Reading azure databricks logs json file using azure databricks-CodePudding

I have sent the data bricks logs to storage account by enabling diagnostic setting, Now I have to read those logs using azure data bricks for advance analytics. when I try to mount the path it works but reads wont work .

pathIn1= "/mnt/xyx/y=2021/m=10/d=07/h=10/m=00/PT1H.json"
df1=spark.read.format("json").load(pathIn1) \
  .withColumn("rawFilePath",input_file_name())
df1=spark.read.format("json").option("multiline","true") \
  .json(pathIn1).withColumn("rawFilePath",input_file_name())

It takes 15mins to run after this ADL exception for gen1 account & for gen2 read query is just running indefinitely.

Tried many approach but getting below error.

CodePudding user response：

With help of below code I can able to read the data from Azure storage account using pyspark.

df = spark.read.json("wasbs://container_@storage_account.blob.core.windows.net/sub_folder/*.json")
df.show()

This gives me the complete data of all my json files in a terminal.

Or you can give a try in a below way:

storage_account_name = "ACC_NAME"
storage_account_access_key = "ACC_key"

spark.conf.set(
  "fs.azure.account.key." storage_account_name ".blob.core.windows.net",
  storage_account_access_key)

file_type = "json"
file_location = "wasbs://location/path"


df = spark.read.format(file_type).option("inferSchema", "true").load(file_location)

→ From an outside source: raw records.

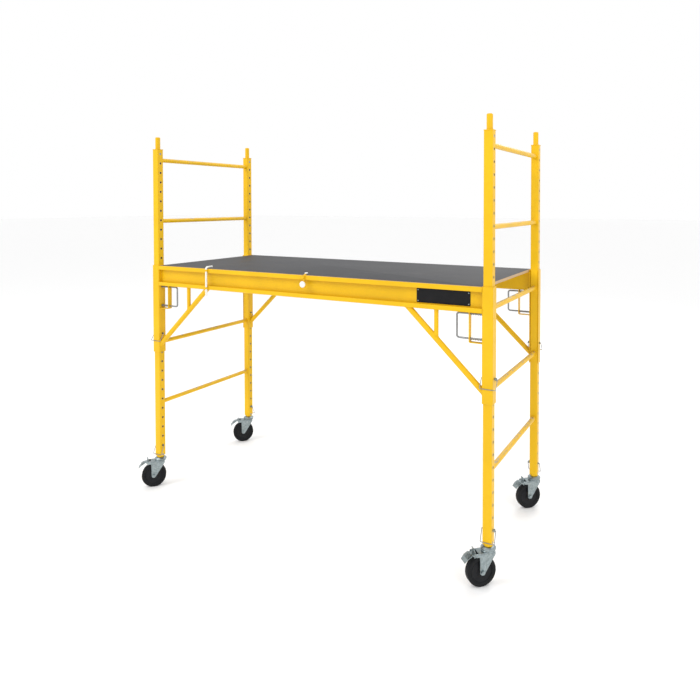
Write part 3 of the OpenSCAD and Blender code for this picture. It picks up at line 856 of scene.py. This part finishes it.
@dataclass
class Caster:
    """A braked swivel caster, drawn about its swivel axis with the wheel trailing to -X, in millimetres."""

    corner: Corner
    wheel_radius: float = 62.5
    tread_half: float = 16.0
    hub_half: float = 17.5
    bore: float = 8.05
    leg_inner: float = 19.0
    leg_outer: float = 22.5
    leg_tip: float = 11.0
    crown_low: float = 136.5
    race_low: float = 140.0
    race_top: float = 145.0
    pivot: tuple[float, float] = (-64.0, 134.0)
    turn: Matrix = field(init=False)
    trail: float = field(init=False)

    def __post_init__(self) -> None:
        """Reads where the caster stands and which way it trails."""
        post = centre_of(self.corner.node("post"))
        wheel = centre_of(self.corner.node("caster_wheel"))
        back = Vector((wheel.x - post.x, wheel.y - post.y))
        self.trail = back.length / MM
        heading = math.atan2(-back.y, -back.x)
        self.turn = Matrix.Translation((post.x / MM, post.y / MM, 0)) @ Matrix.Rotation(heading, 4, "Z")

    def axle(self) -> Matrix:
        """Takes +Z to the axle, with the origin at the wheel's middle."""
        return self.turn @ Matrix.Translation((-self.trail, 0, self.wheel_radius)) @ UPRIGHT

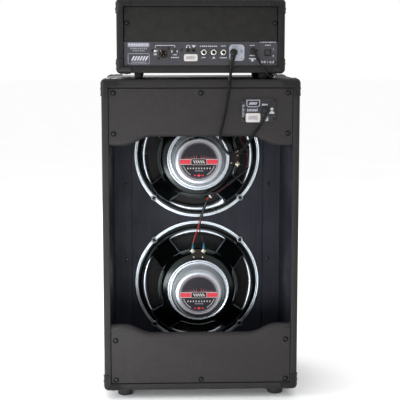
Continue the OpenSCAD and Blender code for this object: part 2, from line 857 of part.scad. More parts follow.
// Screw with a domed head in a cup washer, on a face at y
module cup_screw(y, r, depth) {
    turned_y() polygon([[0, y], [r, y], [r - 0.6, y + 1], [r * 0.62, y + 1.6], [r * 0.55, y + 1.2],
        [r * 0.3, y + 1.9], [0, y + 2]]);
    rod_y(shank_r, y - depth, y + 0.1);
}

module pan_screw(y, r, depth, stem) {
    turned_y() polygon([[0, y], [r, y], [r, y + 0.8], [r * 0.6, y + 1.6], [0, y + 1.8]]);
    rod_y(stem, y - depth, y + 0.1);
}

module screws() {
    w = head_inner - 1;
    color("#2a2a2c") {
        for (x = [-screw_x, 0, screw_x], z = [upper_screw_z[0], lower_screw_z[1]])
            at(x, z) cup_screw(back_face, 6, 24);
        for (x = [-screw_x, screw_x], z = [upper_screw_z[1], lower_screw_z[0]])
            at(x, z) cup_screw(back_face, 6, 24);
        for (x = [-w + 6, w - 6]) at(x, head_z1 - 50) cup_screw(rear_face, 4.5, head_board_t - 1);
        plate_corners() pan_screw(plate_back, 3.2, 10, 1.5);
        for (s = [-1, 1]) at(xlr_x - s * 10.2, xlr_z + s * 10.2) pan_screw(rear_face + 1.5, 2.8, 1.4, 1.6);
        for (z = [upper_z, lower_z]) at(0, z) rim_bolts() pan_screw(baffle_y1 + rim_t, 5, 14, 2.5);
        for (x = [-inner_x + 28, inner_x - 28], z = cleat_screw_z)
            at(x, z) pan_screw(baffle_y1 + cleat_t, 4, 12, 1.5);
    }
}

// ---------- leads ----------

// Right-angled quarter inch plug in a socket, its arm turned from straight down
module lead_plug(face, turn) {
    turned_y() polygon([[0, face - 20], [2, face - 20], [3, face - 17], [3.1, face + 3.2],
        [plug_r - 1, face + 3.2], [plug_r, face + 4.2], [plug_r, face + plug_h + 2],
        [plug_r - 1, face + plug_h + 3], [0, face + plug_h + 3]]);
    translate([0, face + arm_y, 0]) rotate([0, turn, 0]) translate([0, 0, -plug_arm])
        cylinder(r1 = 4, r2 = 5.4, h = plug_arm);
}

module lead_plugs() {
    color(plastic) {
        at(jack_x[3], jack_z) lead_plug(rear_face, head_plug_turn);
        at(cab_jack_x, cab_jack_z) lead_plug(plate_back, cab_plug_turn);
    }
}

module speaker_lead() {
    color("#141414") tube(smooth(speaker_lead_route, 2), lead_dia / 2, 10);
}

module dc_plug() {
    color(plastic) at(dc_x, dc_z) {
        turned_y() polygon([[0, rear_face - 8], [2.7, rear_face - 8], [2.7, rear_face + 1.6],
            [4.6, rear_face + 1.6], [5, rear_face + 2.2], [5, rear_face + 11],
            [4.2, rear_face + 12], [0, rear_face + 12]]);
        translate([0, rear_face + dc_arm_y, 0]) rotate([0, dc_plug_turn, 0])
            translate([0, 0, -dc_plug_arm]) cylinder(r1 = 2.6, r2 = 4, h = dc_plug_arm);
    }
}

module dc_lead() {
    color("#141414") {
        tube(smooth(dc_route_in, 2), dc_dia / 2, 8);
        tube(smooth(dc_route_out, 2), dc_dia / 2, 8);
    }
}

// Outer shape of the coiled part of the low voltage lead
module dc_coil() {
    color("#141414") translate([dc_coil_x, dc_coil_y, cab_z1 + 0.2]) rotate_extrude()
        translate([dc_coil_in_r, 0]) square([dc_coil_out_r - dc_coil_in_r, dc_coil_h]);
}

// Low voltage supply with its mains inlet facing the front
module supply_brick() {
    x0 = brick_x - brick_size[0] / 2;
    y1 = brick_y0 + brick_size[1];
    color("#19191a") {
        difference() {
            translate([brick_x, 0, cab_z1]) along_y(brick_y0, y1)
                rounded_rect(brick_size[0], brick_size[2], 4);
            block(x0 + 10, x0 + 34, brick_y0 - 1, brick_y0 + 14, cab_z1 + 7, cab_z1 + 23);
        }
        for (x = [-6, 0, 6]) block(brick_x + x - 1, brick_x + x + 1, brick_y0 + 4, brick_y0 + 14.5,
            cab_z1 + 13, cab_z1 + 17);
        translate([brick_x, 0, brick_tail_z]) turned_y()
            polygon([[0, y1 - 1], [5, y1 - 1], [5, y1 + 2], [3, brick_tail_y], [0, brick_tail_y]]);
    }
}

// Wires from the input plate to both speakers, as two pairs
module harness() {
    for (s = [-1, 1]) color(s < 0 ? "#8a1c1c" : "#1a1a1a")
        for (route = [plate_wire_route, link_wire_route])
            tube(smooth([for (p = route) [p[0] + s * p[3], p[1], p[2] + s * p[4]]], 2), wire_r, 8);
}

head_top();
head_bottom();
head_side(-1);  // head_side_left
head_side(1);  // head_side_right
head_back_board();
head_front_board();
rear_panel();
front_panel();
chassis_tray();
main_board();
heat_sink();
corner_protectors();
head_feet();
input_jack();
rear_jacks();
xlr_socket();
mini_jacks();
dc_inlet();
rocker_bezel();
power_rocker();
lift_switch();
sim_button();
channel_button();
knob(0);  // gain_knob
knob(1);  // drive_knob
knob(2);  // volume_knob
knob(3);  // bass_knob
knob(4);  // middle_knob
knob(5);  // treble_knob
knob(6);  // reverb_knob
control_bodies();
pilot_lamp();
cab_top();
cab_bottom();
cab_side(-1);  // cab_side_left
cab_side(1);  // cab_side_right
cab_back_upper();
cab_back_lower();
cleats();
baffle();
front_grille();
cab_feet();
input_plate();
cab_input_jack();
screws();
color(steel) at(0, upper_z) basket();  // upper_basket
color("#c8ccd2") at(0, upper_z) magnet();  // upper_magnet
color("#1c1c1d") at(0, upper_z) cone();  // upper_cone
color(steel) at(0, lower_z) basket();  // lower_basket
color("#c8ccd2") at(0, lower_z) magnet();  // lower_magnet
color("#1c1c1d") at(0, lower_z) cone();  // lower_cone
suspensions();
speaker_terminals();
harness();
speaker_lead();
lead_plugs();
dc_plug();
dc_lead();
dc_coil();
supply_brick();
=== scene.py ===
"""Half stack guitar amplifier seen from behind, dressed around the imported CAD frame.

Lengths below are millimetres in the frame's own axes (+Y is the open back, +Z is up) and are turned
into metres when a piece is made.
"""

from itertools import product
from math import atan2, cos, pi, radians, sin

import bmesh
import bpy
from mathutils import Matrix, Vector


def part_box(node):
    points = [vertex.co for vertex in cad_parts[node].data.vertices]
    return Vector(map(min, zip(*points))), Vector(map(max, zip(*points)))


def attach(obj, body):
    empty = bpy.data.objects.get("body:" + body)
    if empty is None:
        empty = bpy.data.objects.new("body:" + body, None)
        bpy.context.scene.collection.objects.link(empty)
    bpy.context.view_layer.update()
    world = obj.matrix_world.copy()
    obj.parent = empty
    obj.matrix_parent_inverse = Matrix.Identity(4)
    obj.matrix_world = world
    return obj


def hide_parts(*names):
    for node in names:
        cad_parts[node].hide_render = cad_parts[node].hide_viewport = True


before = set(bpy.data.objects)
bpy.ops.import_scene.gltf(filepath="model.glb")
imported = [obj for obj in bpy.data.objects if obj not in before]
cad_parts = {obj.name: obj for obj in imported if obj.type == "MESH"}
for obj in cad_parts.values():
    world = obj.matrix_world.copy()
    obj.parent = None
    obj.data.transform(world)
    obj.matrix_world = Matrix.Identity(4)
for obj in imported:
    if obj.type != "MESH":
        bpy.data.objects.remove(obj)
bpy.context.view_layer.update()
MM = 0.001


def box(*nodes):
    """Lowest and highest corner of some CAD nodes together, in millimetres."""
    pairs = [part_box(n) for n in nodes]
    low = Vector([min(p[0][k] for p in pairs) for k in range(3)]) / MM
    high = Vector([max(p[1][k] for p in pairs) for k in range(3)]) / MM
    return low, high


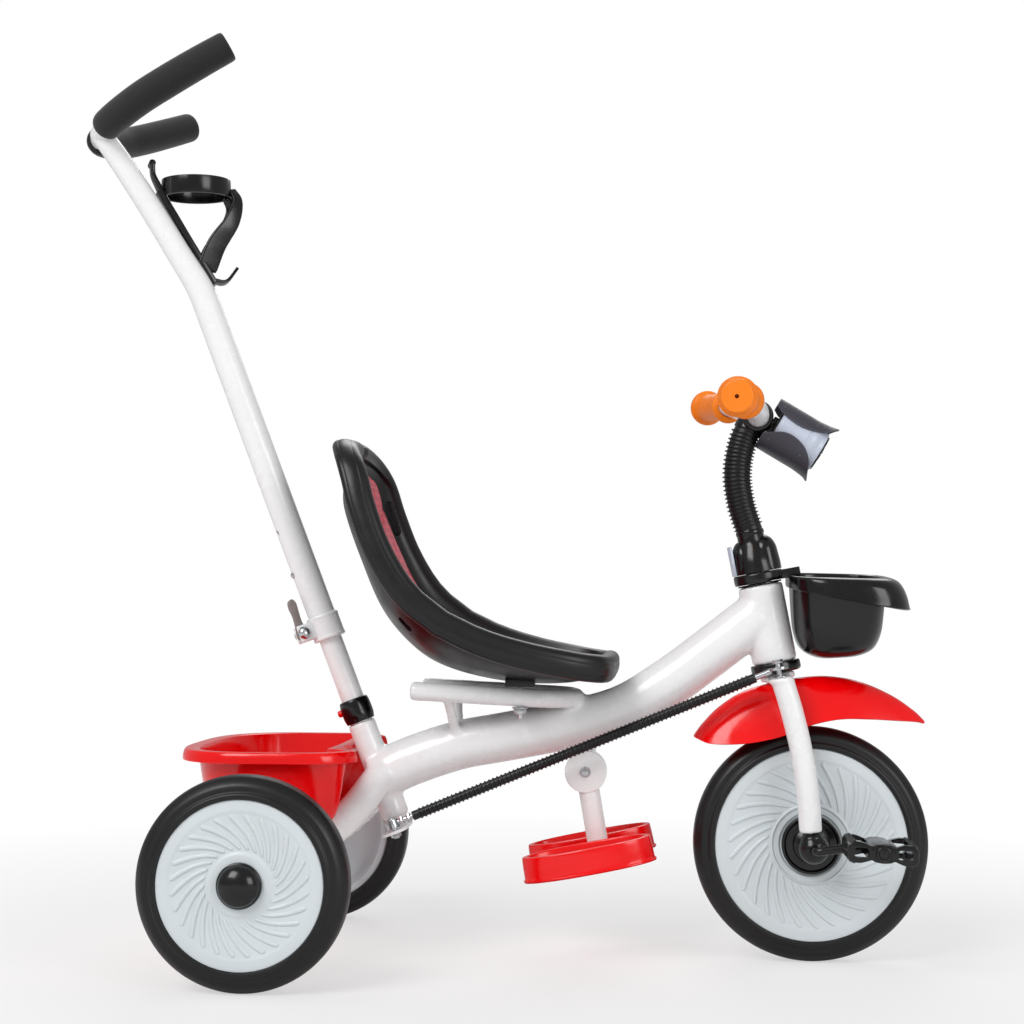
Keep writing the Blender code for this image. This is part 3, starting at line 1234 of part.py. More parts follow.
def centre_on_origin():
    """Move the whole tricycle so that its box stands centred on the origin."""
    graph = bpy.context.evaluated_depsgraph_get()
    ahead = []
    for obj in collections["tricycle"].objects:
        if obj.type in {"MESH", "CURVE"}:
            solid = obj.evaluated_get(graph)
            mesh = solid.to_mesh()
            ahead += [(solid.matrix_world @ vert.co).x for vert in mesh.vertices]
            solid.to_mesh_clear()
    bodies["frame_body"].location.x = -(min(ahead) + max(ahead)) / 2


def main():
    clear_scene()
    make_collections()
    make_bodies()
    build_frame()
    build_rear_axle()
    build_head_bushes()
    build_rear_wheels()
    build_front_wheel()
    build_pedals()
    build_seat()
    build_cushion()
    build_seat_bolts()
    build_front_basket()
    build_rear_basket()
    build_fork()
    build_axle_blocks()
    build_fender()
    build_link_bracket()
    build_stem()
    build_stem_hose()
    build_handlebar()
    build_bar_clamp()
    build_lamp()
    build_footrest()
    build_lower_rod()
    build_upper_rod()
    build_rod_button()
    build_rod_clamp()
    build_collar()
    build_bottle_cage()
    build_link()
    shade_round()
    bpy.context.view_layer.update()
    centre_on_origin()


main()
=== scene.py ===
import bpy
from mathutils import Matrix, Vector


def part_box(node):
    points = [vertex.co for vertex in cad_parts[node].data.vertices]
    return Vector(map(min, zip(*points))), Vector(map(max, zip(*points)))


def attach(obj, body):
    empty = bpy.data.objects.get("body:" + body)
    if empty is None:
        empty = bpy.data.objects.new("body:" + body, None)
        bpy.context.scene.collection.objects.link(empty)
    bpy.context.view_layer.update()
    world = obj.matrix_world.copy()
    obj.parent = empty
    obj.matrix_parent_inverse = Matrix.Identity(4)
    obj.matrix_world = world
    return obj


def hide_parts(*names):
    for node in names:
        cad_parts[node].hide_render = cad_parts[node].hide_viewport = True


bl_info = {
    "name": "Push-rod tricycle",
    "version": (1, 0, 0),
    "blender": (4, 5, 0),
    "location": "View3D > Sidebar > Tricycle",
    "description": "Builds the looks of a child's tricycle round its CAD frame",
    "category": "Object",
}

from math import cos, log, pi, radians, sin, sqrt, tan

import bmesh
import bpy
from mathutils import Matrix, Vector

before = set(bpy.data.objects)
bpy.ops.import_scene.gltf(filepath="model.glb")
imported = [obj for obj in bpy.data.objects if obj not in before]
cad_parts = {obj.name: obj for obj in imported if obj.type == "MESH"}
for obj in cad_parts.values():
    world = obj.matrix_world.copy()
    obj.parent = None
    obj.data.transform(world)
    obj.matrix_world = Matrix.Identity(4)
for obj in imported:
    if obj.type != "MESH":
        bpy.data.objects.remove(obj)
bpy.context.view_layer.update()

# Sizes that follow the CAD part, in metres; X is measured from the rear axle in these
WHEELBASE = 0.542
CASTER = radians(10.6)
TYRE_HALF = 0.021
TYRE_DEPTH = 0.0235
FRONT_TYRE_R = 0.120
REAR_TYRE_R = 0.102
REAR_HALF_TRACK = 0.200
REAR_AXLE_R = 0.0060
FORK_HALF = 0.0465
FORK_TUBE_R = 0.0115
CRANK_R = 0.0045
CRANK_THROW = 0.0575
CRANK_HALF = 0.0700
CRANK_PITCH = radians(8.0)
PEDAL_REACH = 0.108
PEDAL_TILT = radians(11.7)
MAIN_TUBE_R = 0.0255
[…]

CodePudding user response：

this the way databricks mounts works .

If you attempt to create a mount point within an existing mount point, for example:

Mount one storage account to /mnt/storage1

Mount a second storage account to /mnt/storage1/storage2

Reason : This will fail because nested mounts are not supported in Databricks. recommended one is creating separate mount entries for each storage object.

For example:

Mount one storage account to /mnt/storage1

Mount a second storage account to /mnt/storage2

You can ref : Link

as workaround - you can read it from storage account itself for processing instead of mount.